D'après le journal des opérations du 4 au 7 mai 1917, les pertes du régiment sont les suivantes : 79 morts, 277 blessés, 30 disparus. Le récit de l’abbé Durquet relate avec minutie le détail des opérations du 49e RI sur le plateau de Californie.
Ces violents et longs combats répétés auront complètement bouleversé le paysage environnant. Dans ce no man’s land, le village entier de Craonne aura fini par disparaître. Sur la carte IGN, la mention du lieu-dit « vieux Craonne » en est le seul témoin visible aujourd’hui.

Journal des opérations (E dépôt Bayonne 5 S 10)
L'inauguration du monument, dans le récit de la bataille par l'abbé Durquet (E dépôt Bayonne 5 S 16)

Des combattants : le parcours de l'abbé Durquet

Naissance le 23/06/1888 à La Bastide-Clairence maison Cousturé.
Domicilié à La Bastide-Clairence, maison "Maisonnave".
Décédé à Bayonne le 5 juin 1973, quartier Saint-Léon (Tosse).
Officier de la Légion d'Honneur, décoré de la médaille militaire le 10 septembre 1914 et de la Croix de Guerre. Cité à l'ordre de l'Armée (J.O. du 19 septembre 1916).
Numéro matricule de recrutement : 780 Classe de mobilisation 1908 (consulter l’état signalétique de services).
"Modèle de bravoure d'énergie de stoïcisme. N'a pas hésité le 25 mai à aller reconnaitre lui-même (...) feu d'enfilade et un violent bombardement l'emplacement d'une mitrailleuse ennemie et a organisé la défense qui a permis d'enrayer les contre-attaques ennemies."
Cité à l'ordre du Régiment N°215 du 24 mai 1917.
"Officier d'un rare mérite, modèle de courage.

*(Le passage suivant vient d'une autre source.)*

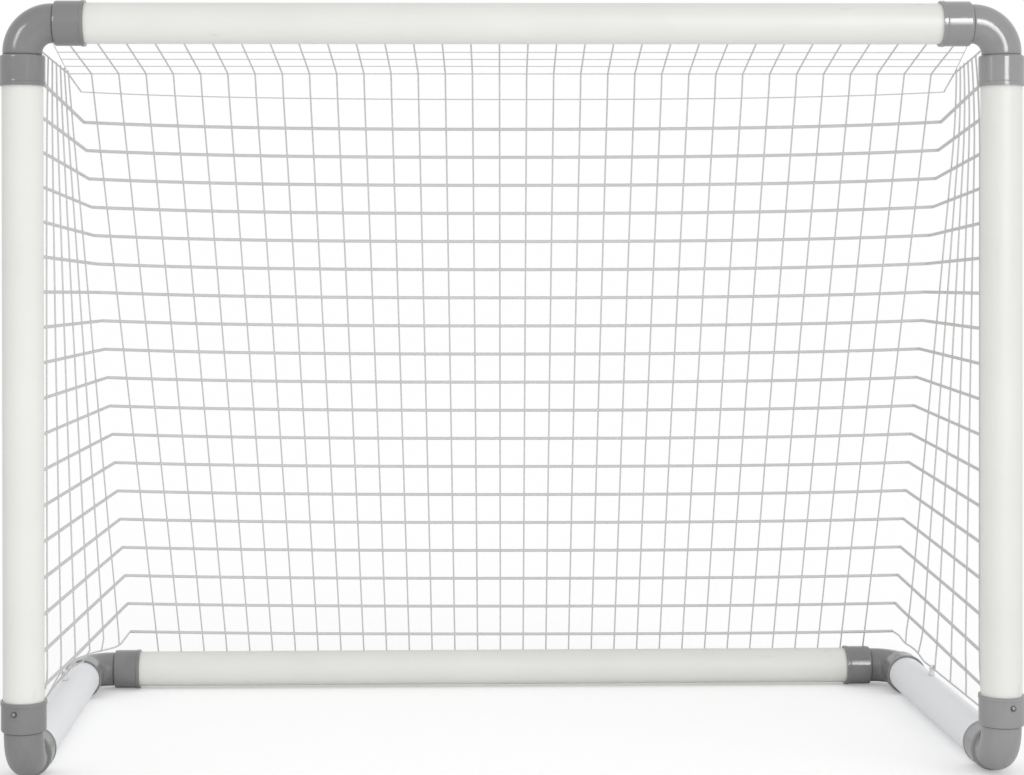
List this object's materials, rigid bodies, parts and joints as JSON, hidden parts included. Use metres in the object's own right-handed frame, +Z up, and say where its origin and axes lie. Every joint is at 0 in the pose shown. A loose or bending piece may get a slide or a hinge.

Le 6 mai 1917 malgré un feu violent de mitrailleuse a en payant d'exemple fait atteindre à sa section l'objectif assigné indispensable à occuper pour assurer le succès de la contre-attaque effectuée par le bataillon et arrêter la progression de l'infanterie ennemie".
Blessé le 11 octobre 1917 dans le secteur d'Auberive.
Citation à l'ordre de la 36e Division N°220 du 8 novembre 1918 : "A le 19 octobre 1918 entrainé sa compagnie dans un élan remarquable et a réussi à gagner du terrain malgré un tir de mitrailleuse d'une extrême violence".